Izzy chuckles and rolls her eyes at me. “Somebody has to do your job while you’re out playing house.”

“Hey!” I cry.

“I’m just kidding.” She turns and gives me her full attention, talking to me over the sound of the studio band. “Seriously, though, how’s Willow? No sugarcoating please. I’m tired of being treated like I’m five. She hasn’t been in school and she’s avoiding my messages.”

I scrub my hands over my face and lean back in the chair. “Honestly… honestly, Izzy, she’s not good. The accident messed with her head and she isn’t handling it very well.”

“What do you expect, AJ? She was driving when her sister and some random girl almost died. Not to mention her own injuries on top of all that guilt. And now, the only thing she ever dreamed of is something she won’t be able to do.”

“Who says she won’t be able to play the drums?” Izzy’s eyes narrow at me. “Yeah, she told me. She may have been drugged up on high dose pain meds when she did, but she still told me.”
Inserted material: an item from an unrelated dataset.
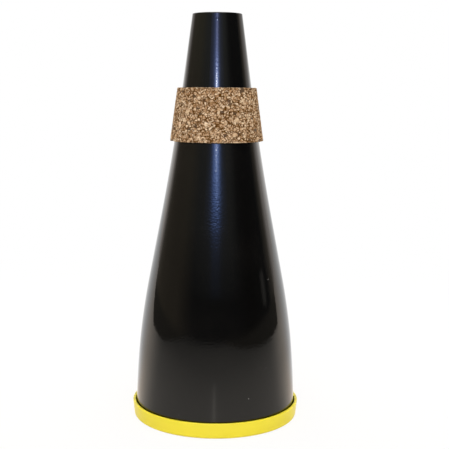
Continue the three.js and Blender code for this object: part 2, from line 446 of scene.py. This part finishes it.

“Well the lack of muscle in her thigh now might have something to say about it.”

“Izzy, you have to understand that stuff like that will only hold you back if you let it. She just happens to be letting it right now.” She nods and goes back to doing what she was doing for a few minutes while I go through a stack of paperwork a mile high.

“All we’ve ever talked about was working here. All she wanted to do was play and I wanted to do this.” She taps her hand against the counter. “You know what, though, AJ? I’d give up everything here to have Willow’s head back where it needs to be.”

I grab her hand and pull her closer to me, tucking my arm around her back and pointing at the band to get her attention back on them. “Well, as of tonight she has a kit in her room at her disposal. It’s up to her what she does with it.”

PAYTON

I don’t know what I was thinking when I got in the car but I needed some time alone, just a little while. It’s hard to process everything when you have a hurt five year old crammed up your ass, wondering when she can see her daddy. How do I tell her that she can’t? That alongside with Willow tearing up every time she goes into her bedroom is killing me. She wants to play the drums AJ dropped off the other day so badly that even I can feel it, but she won’t let herself touch them. So I dropped the girls off with my parents and took off with no clue where to go. My father kissed my cheek and told me to take my time. My mother, well, she still hasn’t forgiven herself for telling me to not get divorced before the accident, so she didn’t even come out to see me.

That brings me here. Standing on AJ’s porch without a damn clue as to why I came here. I’ve been here for a good five minutes or more. It could definitely be more since I seem to get lost in my thoughts lately, losing track of time completely. I also know I probably shouldn’t be here with my head the way it is since I still have no idea what the feelings I’ve been having for AJ mean. I know that this is probably the worst thing to do, but I couldn’t think of anyone who could pull me from this funk like AJ and for the first time since the accident, I haven’t seen him in days.

I finally reach up, rapping my knuckles against the door a few times. My eyes drop nervously to my feet, suddenly finding the polish on my toes interesting. The door opens and AJ’s feet come into my view but I still can’t look up.

He drops his hand into my line of sight and waves until I’m finally able to drag my eyes away from my feet but I get caught somewhere in the middle. With his arms braced against the top of the door frame he leans his head against his bicep and grins at me. I try to force my eyes to stay on his but I can’t. He’s shirtless and the way he’s standing causes every muscle in his body to be accentuated. The cut of his abs catch my attention and I trace them with my eyes, wanting nothing more than to touch them, and follow the deeply cut V that disappears behind the waistband of his jeans.